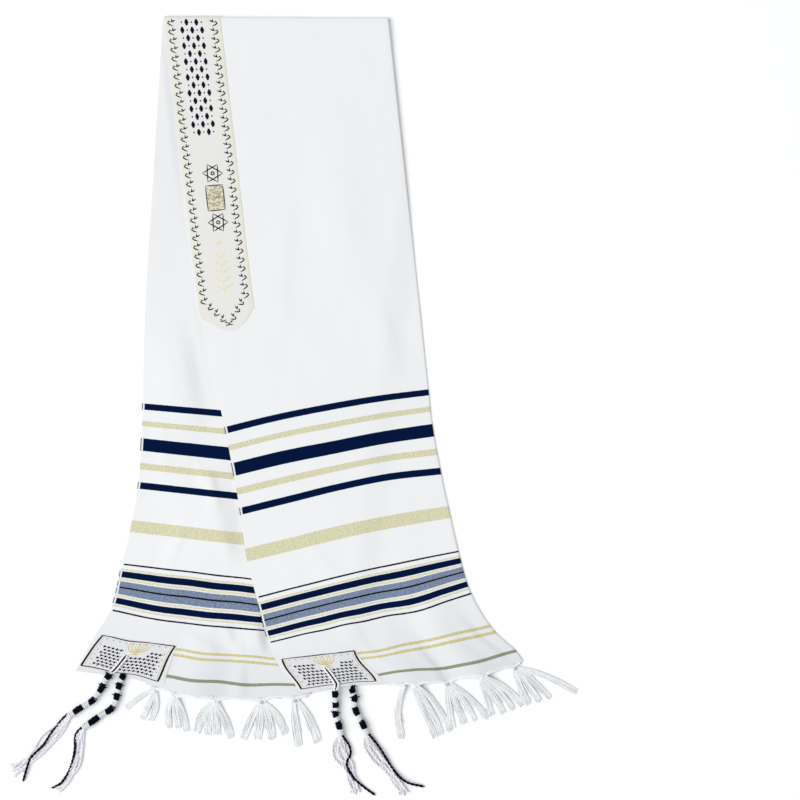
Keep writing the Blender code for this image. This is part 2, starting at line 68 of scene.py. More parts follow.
# %% Weft lines of both tails
TAIL = 915.0
WEFT_LINES = {
    # from the hem: (open edge x, y), (side fold x, y), (bow at a quarter, a half, three quarters)
    "front": {
        0: ((14, -384), (312, -341), (1, -7, -8)),
        17: ((6, -372), (302, -327), (-3, -5, -8)),
        48: ((-17, -345), (271, -298), (-5, -8, -4)),
        92: ((-30, -316), (242, -250), (0, -2, -5)),
        160: ((-46, -256), (225, -194), (2, 3, 2)),
        216: ((-60, -199), (213, -141), (2, 4, 3)),
        274: ((-68, -140), (201, -86), (3, 6, 6)),
        328: ((-78, -84), (191, -31), (3, 3, 3)),
        380: ((-88, -31), (185, 20), (4, 5, 4)),
        521: ((-120, 115), (171, 152), (3, 4, 3)),
        705: ((-144, 305), (152, 324), (1, 2, 1)),
        TAIL: ((-169, 520), (131, 519), (0, 0, 0)),
    },
    "back": {
        0: ((-289, -354), (27, -386), (-3, -16, -11)),
        17: ((-281, -338), (27, -373), (-7, -11, -8)),
        48: ((-267, -313), (30, -348), (-3, -3, 0)),
        92: ((-242, -272), (36, -309), (-5, -3, -1)),
        160: ((-227, -211), (46, -243), (0, 0, 0)),
        216: ((-215, -160), (53, -191), (0, 0, 0)),
        274: ((-205, -105), (60, -134), (0, 0, 0)),
        328: ((-201, -50), (67, -79), (0, 0, 0)),
        380: ((-199, 1), (74, -23), (0, 0, 0)),
        521: ((-195, 140), (89, 121), (0, 0, 0)),
        705: ((-184, 318), (110, 308), (0, 0, 0)),
        TAIL: ((-172, 520), (133, 519), (0, 0, 0)),
    },
}
print("weft lines:", {tail: len(lines) for tail, lines in WEFT_LINES.items()})

# %% Find any point between the lines
SLACK = 3.2
SLACK_REACH = 210


def ease(t):
    """From 0 to 1 with a soft start and a soft end."""
    t = min(max(t, 0.0), 1.0)
    return t * t * (3 - 2 * t)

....

**Task prompt**
Set every line of the listing down word for word.

**The response**
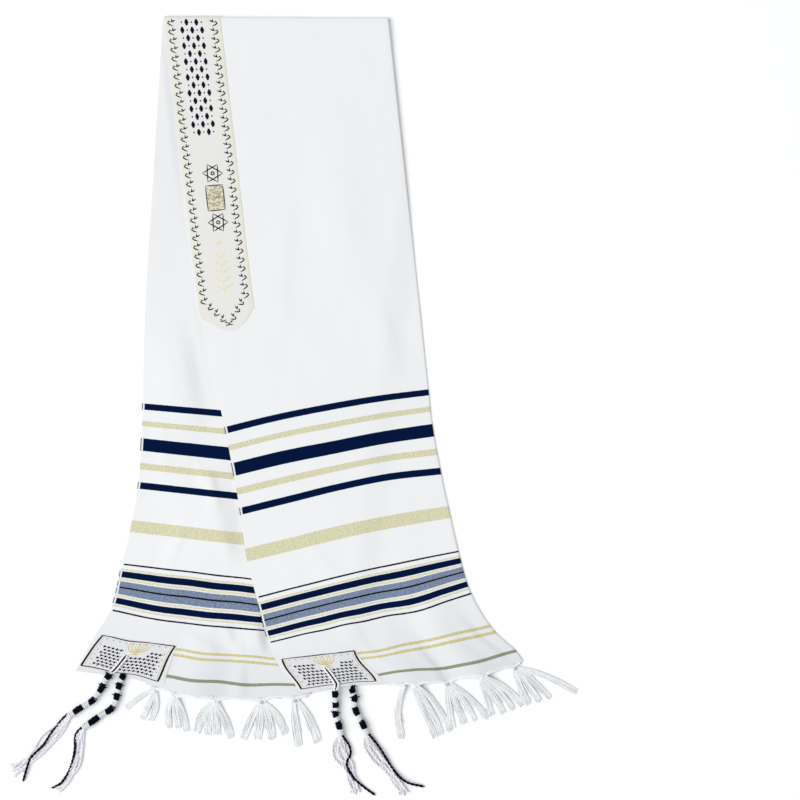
Keep writing the Blender code for this image. This is part 2, starting at line 68 of scene.py. More parts follow.
# %% Weft lines of both tails
TAIL = 915.0
WEFT_LINES = {
    # from the hem: (open edge x, y), (side fold x, y), (bow at a quarter, a half, three quarters)
    "front": {
        0: ((14, -384), (312, -341), (1, -7, -8)),
        17: ((6, -372), (302, -327), (-3, -5, -8)),
        48: ((-17, -345), (271, -298), (-5, -8, -4)),
        92: ((-30, -316), (242, -250), (0, -2, -5)),
        160: ((-46, -256), (225, -194), (2, 3, 2)),
        216: ((-60, -199), (213, -141), (2, 4, 3)),
        274: ((-68, -140), (201, -86), (3, 6, 6)),
        328: ((-78, -84), (191, -31), (3, 3, 3)),
        380: ((-88, -31), (185, 20), (4, 5, 4)),
        521: ((-120, 115), (171, 152), (3, 4, 3)),
        705: ((-144, 305), (152, 324), (1, 2, 1)),
        TAIL: ((-169, 520), (131, 519), (0, 0, 0)),
    },
    "back": {
        0: ((-289, -354), (27, -386), (-3, -16, -11)),
        17: ((-281, -338), (27, -373), (-7, -11, -8)),
        48: ((-267, -313), (30, -348), (-3, -3, 0)),
        92: ((-242, -272), (36, -309), (-5, -3, -1)),
        160: ((-227, -211), (46, -243), (0, 0, 0)),
        216: ((-215, -160), (53, -191), (0, 0, 0)),
        274: ((-205, -105), (60, -134), (0, 0, 0)),
        328: ((-201, -50), (67, -79), (0, 0, 0)),
        380: ((-199, 1), (74, -23), (0, 0, 0)),
        521: ((-195, 140), (89, 121), (0, 0, 0)),
        705: ((-184, 318), (110, 308), (0, 0, 0)),
        TAIL: ((-172, 520), (133, 519), (0, 0, 0)),
    },
}
print("weft lines:", {tail: len(lines) for tail, lines in WEFT_LINES.items()})

# %% Find any point between the lines
SLACK = 3.2
SLACK_REACH = 210


def ease(t):
    """From 0 to 1 with a soft start and a soft end."""
    t = min(max(t, 0.0), 1.0)
    return t * t * (3 - 2 * t)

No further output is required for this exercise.